Research by marine biologists from The University of Western Australia has found sharks are the preferred scraping surface for large pelagic fishes, which could help improve their health.
National Geographic Pristine Seas Postdoctoral Research Fellow Dr Chris Thompson and Professor Jessica Meeuwig, from The University of Western Australia’s Marine Futures Lab and School of Biological Sciences, were authors of the study published in PLOS One.
“Parasites can negatively affect the fitness of their hosts by draining resources and diverting energy from growth, reproduction and other bodily functions,” Dr Thompson said.
“Pelagic fishes are hosts to a diverse array of parasites, however their environment provides few options for removal.”
The research spanned three ocean basins and recorded scraping interactions involving tuna, blue sharks and mako sharks as well as the first records of scraping within the same species.
“We found that scrapers preferred scraping their head, eyes, gill cover and lateral surfaces – areas where parasites are commonly found and where damage would likely have a substantial impact on fitness,” Professor Meeuwig said.
The scraper species varied in their scraping preferences with tuna scraping mostly on the tail end of sharks and occasionally members of the same species, while rainbow runner fish scraped in more varied locations on both sharks and other rainbow runners.

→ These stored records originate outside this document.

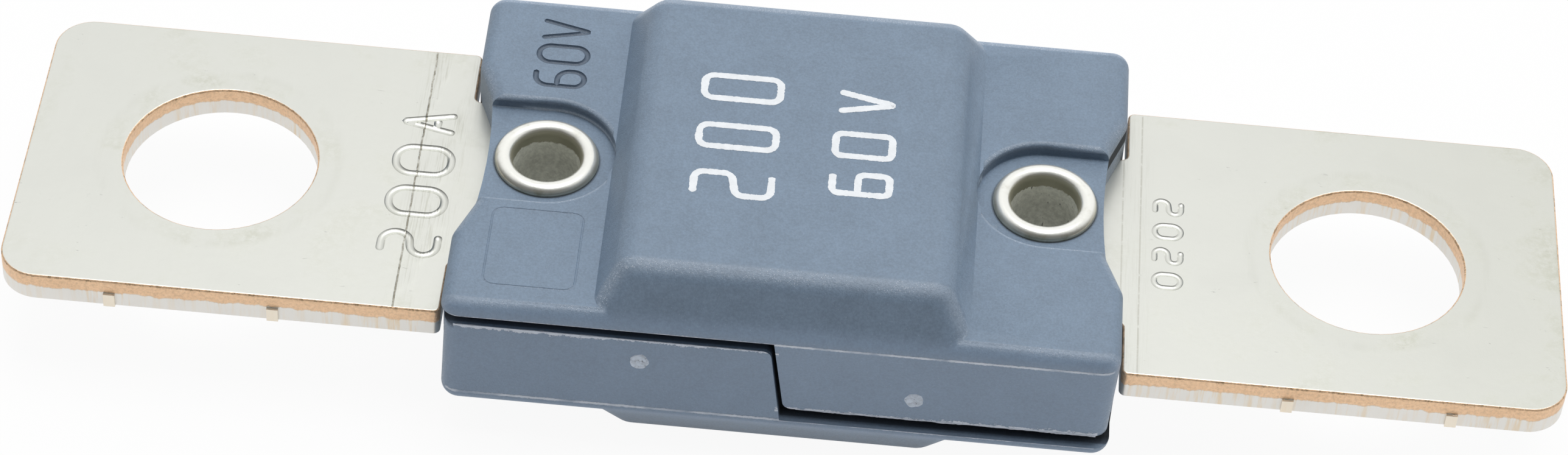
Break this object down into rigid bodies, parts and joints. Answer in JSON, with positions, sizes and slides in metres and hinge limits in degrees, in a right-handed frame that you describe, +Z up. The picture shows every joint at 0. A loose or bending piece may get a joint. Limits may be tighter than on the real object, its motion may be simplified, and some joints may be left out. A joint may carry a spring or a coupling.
{
  "type": "bolt-down strip fuse",
  "caption": "Flat metal strip with a stud hole in each end and a riveted plastic housing round its middle, for bolting into a high-current circuit.",
  "frame": {"origin": "centre of the fuse, on the mid-plane of the strip, halfway between the two stud holes", "axes": "+X along the strip, +Y to the back, +Z up through the hump of the upper housing half"},
  "size_m": [0.068, 0.0194, 0.0104],
  "materials": {
    "housing": "fine moulded grain",
    "strip": "tin-plated copper, bare copper on the upper part of the cut edges",
    "tin": "satin",
    "eyelet": "tin-plated, rolled"
  },
  "bodies": {
    "root": {"upper_housing": "housing", "lower_housing": "housing", "fuse_strip": "strip", "tin_pellet": "tin", "left_eyelet": "eyelet", "right_eyelet": "eyelet"}
  },
  "joints": []
}
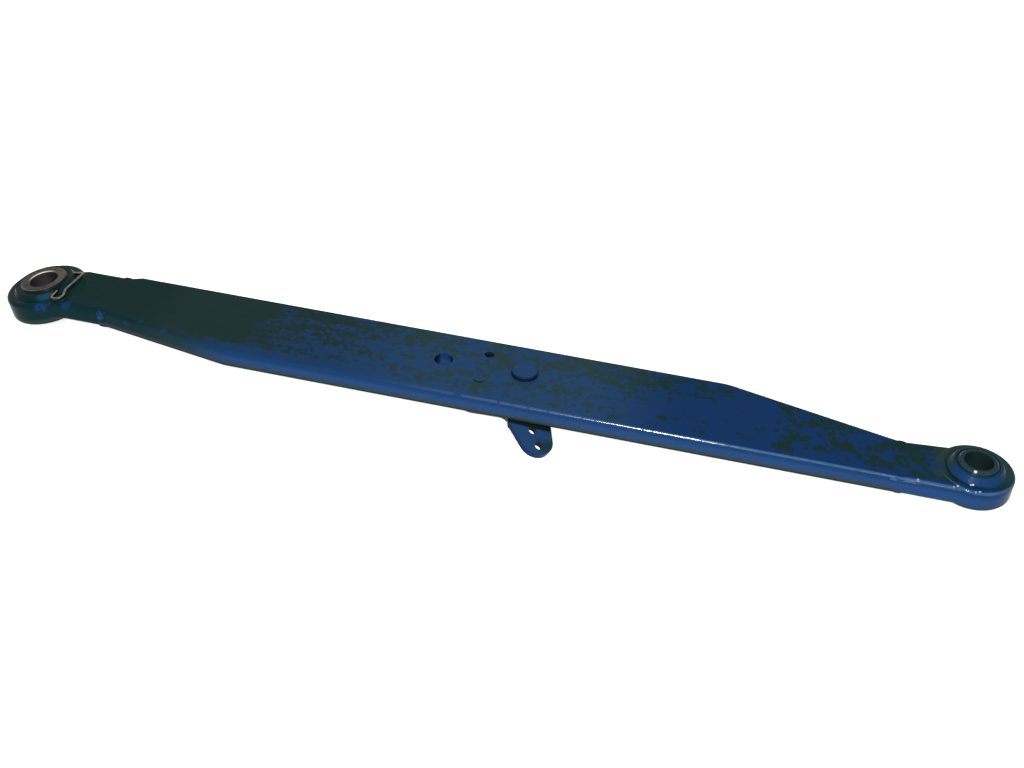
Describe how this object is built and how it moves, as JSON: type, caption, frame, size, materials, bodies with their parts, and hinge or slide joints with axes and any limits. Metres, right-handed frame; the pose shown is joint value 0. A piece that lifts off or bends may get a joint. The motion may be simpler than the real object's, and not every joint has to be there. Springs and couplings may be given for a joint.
{
  "type": "tractor lift arm",
  "caption": "Flat steel lower lift arm for a tractor hitch, with a swivel ball in a forged eye at each end, a cranked implement end with a wire clip and a riveted side bracket.",
  "frame": {"origin": "centre of the front (tractor's) ball, on its bore's axis and in the bar's mid plane", "axes": "+X along the bar, away from the implement; +Z along the front ball's bore; -Y the side of the bracket's ear"},
  "size_m": [0.9836, 0.12, 0.0533],
  "materials": {
    "bar_paint": "blue gloss paint with dark mottled film, on hot-rolled flat steel",
    "front_eye_paint": "thick gloss blue paint on a forging",
    "rear_eye_paint": "thick gloss dark teal paint on a forging",
    "weld_paint": "gloss paint over a rippled weld",
    "front_ball_paint": "gloss dark teal paint, rubbed thin",
    "rear_ball_steel": "turned steel with oxide brown tint, teal paint on its round zone",
    "clip_wire": "drawn spring wire with a brown oxide tint",
    "bracket_paint": "gloss blue paint on bent plate",
    "fastener_paint": "gloss blue paint over rivet and peg"
  },
  "bodies": {
    "arm": {"bar": "bar_paint", "front_eye": "front_eye_paint", "rear_eye": "rear_eye_paint", "front_weld": "weld_paint", "rear_weld": "weld_paint", "bracket": "bracket_paint", "bracket_rivet": "fastener_paint", "bracket_peg": "fastener_paint"},
    "front_ball": {"front_ball": "front_ball_paint"},
    "rear_ball": {"rear_ball": "rear_ball_steel"},
    "ball_clip": {"ball_clip": "clip_wire"}
  },
  "joints": [
    {"name": "front_ball_sway", "type": "hinge", "parent": "arm", "child": "front_ball", "pos_m": [0, 0, 0], "axis": [0, 1, 0], "range_deg": [-25, 25]},
    {"name": "rear_ball_sway", "type": "hinge", "parent": "arm", "child": "rear_ball", "pos_m": [-0.909, 0.0268, -0.00717], "axis": [0, 1, 0], "range_deg": [-25, 25]},
    {"name": "clip_lift", "type": "hinge", "parent": "arm", "child": "ball_clip", "pos_m": [-0.88827, 0.0433, 0.01073], "axis": [-0.9781, 0, -0.2079], "range_deg": [0, 100]}
  ]
}
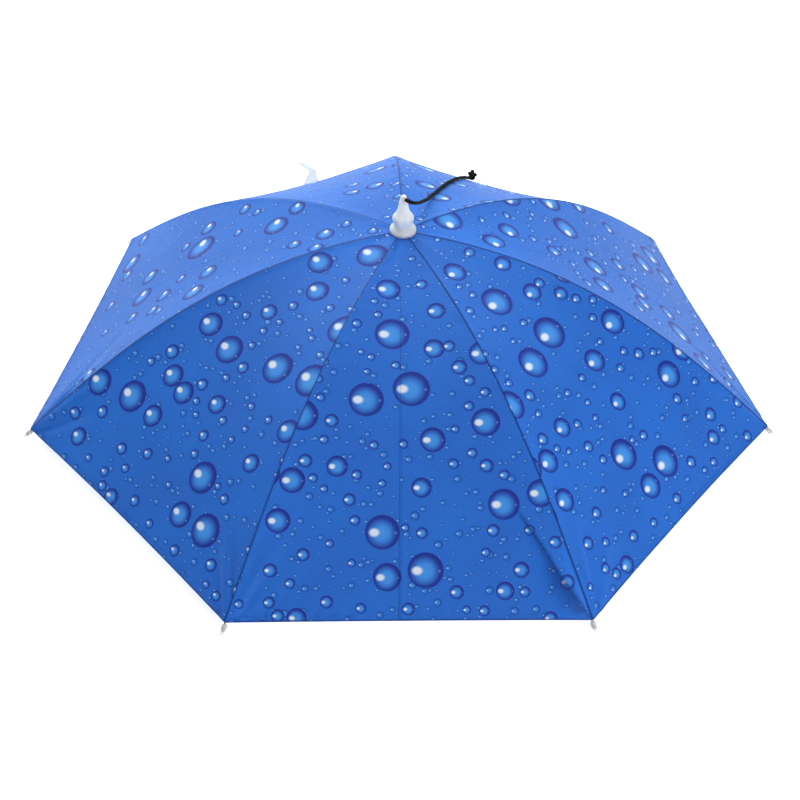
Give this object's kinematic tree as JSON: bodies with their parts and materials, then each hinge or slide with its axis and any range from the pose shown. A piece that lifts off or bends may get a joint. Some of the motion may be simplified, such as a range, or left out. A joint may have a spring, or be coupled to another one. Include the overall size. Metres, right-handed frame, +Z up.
{
  "type": "umbrella hat",
  "caption": "Open umbrella worn as a hat: cloth panels with a raindrop print on steel ribs, a white finial with a pull cord, and an elastic headband on a small frame below.",
  "frame": {"origin": "middle of the footprint, on the plane that the rib tips rest on", "axes": "+Z up along the hub's axis, -Y to the hat's front, where one panel faces forward; the hub's axis stands 19.4 mm in front of the origin"},
  "size_m": [0.7674, 0.7482, 0.2372],
  "materials": {
    "canopy_cloth": "blue polyester with a raindrop print, pale silver coating on the inside",
    "strap_cloth": "the same cloth with its pale coated side showing",
    "white_plastic": "milky white moulded plastic, slightly translucent",
    "black_plastic": "black moulded plastic, satin",
    "steel_wire": "drawn and zinc plated",
    "elastic_band": "black woven elastic",
    "cord_braid": "black braided polyester cord"
  },
  "bodies": {
    "root": {"finial": "white_plastic", "hub": "white_plastic", "shaft": "white_plastic", "runner": "white_plastic", "crown_plate": "black_plastic", "headband": "elastic_band", "head_arm_1": "black_plastic", "head_arm_2": "black_plastic", "head_arm_3": "black_plastic", "head_arm_4": "black_plastic", "canopy_panel_1": "canopy_cloth", "canopy_panel_2": "canopy_cloth", "canopy_panel_3": "canopy_cloth", "canopy_panel_4": "canopy_cloth", "canopy_panel_5": "canopy_cloth", "canopy_panel_6": "canopy_cloth", "canopy_panel_7": "canopy_cloth", "rib_1": "steel_wire", "rib_2": "steel_wire", "rib_3": "steel_wire", "rib_4": "steel_wire", "rib_5": "steel_wire", "rib_6": "steel_wire", "rib_7": "steel_wire", "rib_tip_1": "white_plastic", "rib_tip_2": "white_plastic", "rib_tip_3": "white_plastic", "rib_tip_4": "white_plastic", "rib_tip_5": "white_plastic", "rib_tip_6": "white_plastic", "rib_tip_7": "white_plastic", "stretcher_1": "steel_wire", "stretcher_2": "steel_wire", "stretcher_3": "steel_wire", "stretcher_4": "steel_wire", "stretcher_5": "steel_wire", "stretcher_6": "steel_wire", "stretcher_7": "steel_wire", "rib_clip_1": "white_plastic", "rib_clip_2": "white_plastic", "rib_clip_3": "white_plastic", "rib_clip_4": "white_plastic", "rib_clip_5": "white_plastic", "rib_clip_6": "white_plastic", "rib_clip_7": "white_plastic", "pull_cord": "cord_braid", "cord_knot": "cord_braid", "tie_strap": "strap_cloth"}
  },
  "joints": []
}
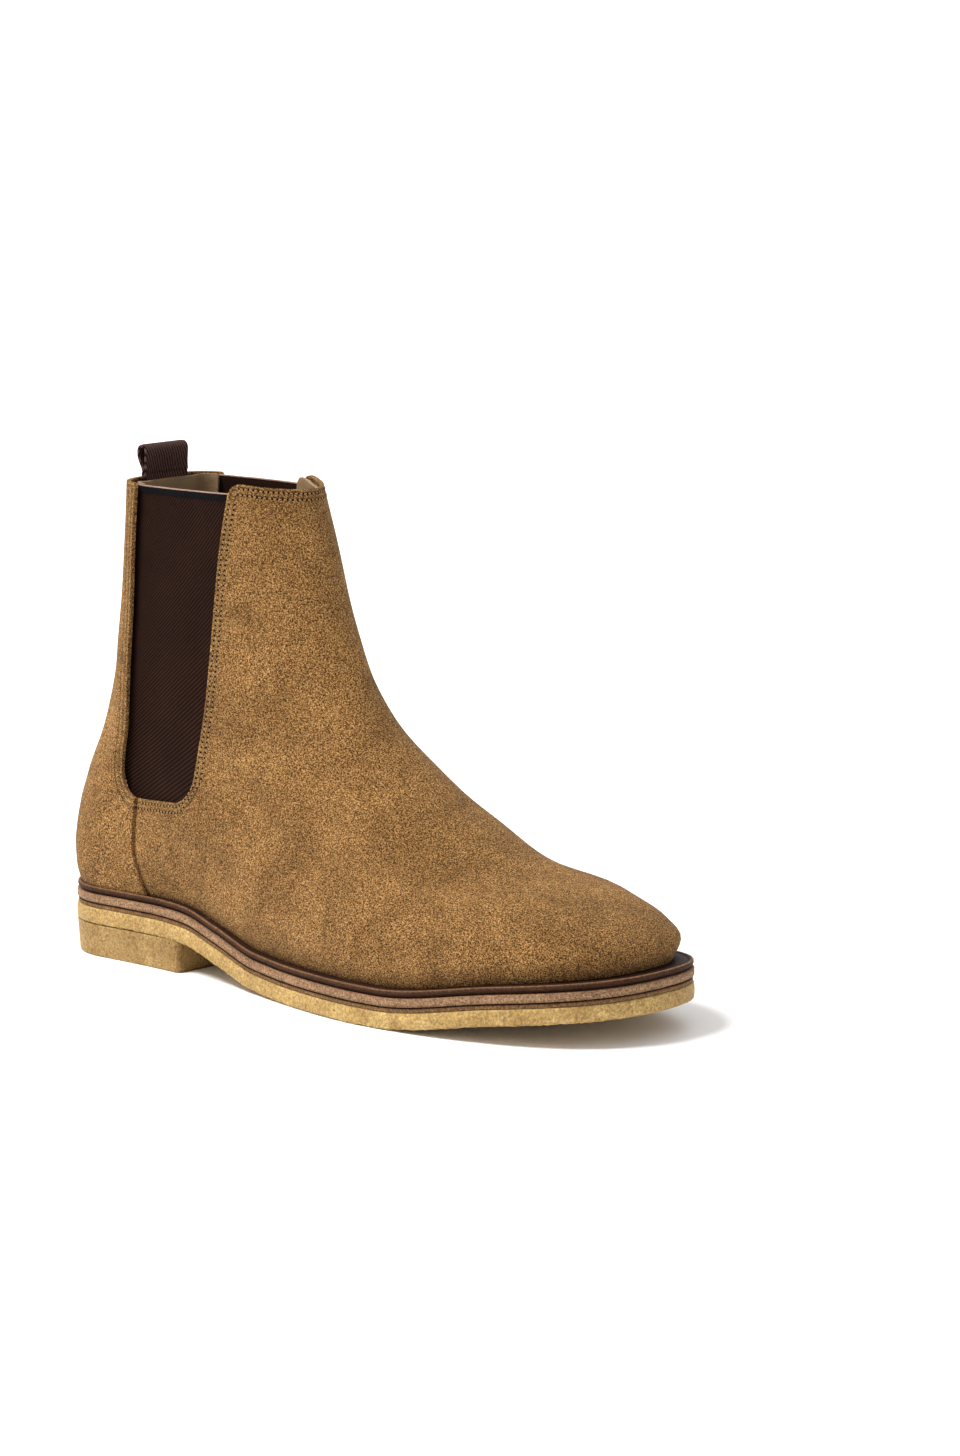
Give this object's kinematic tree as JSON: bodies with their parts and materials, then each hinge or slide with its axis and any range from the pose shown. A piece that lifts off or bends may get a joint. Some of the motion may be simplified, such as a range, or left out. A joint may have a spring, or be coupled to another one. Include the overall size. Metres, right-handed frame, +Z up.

“Lengths of scrapers and scrapees were positively correlated and fish scraping on sharks were larger than those scraping on members of the same species, suggesting that risk of predation may be a limiting factor,” Dr Thompson said.
“The decline of shark populations in the world’s oceans and the reduction in mean size of many species may limit these interactions, eroding possible fitness benefits associated with this behaviour and consequently place more pressure on already highly targeted and vulnerable species.”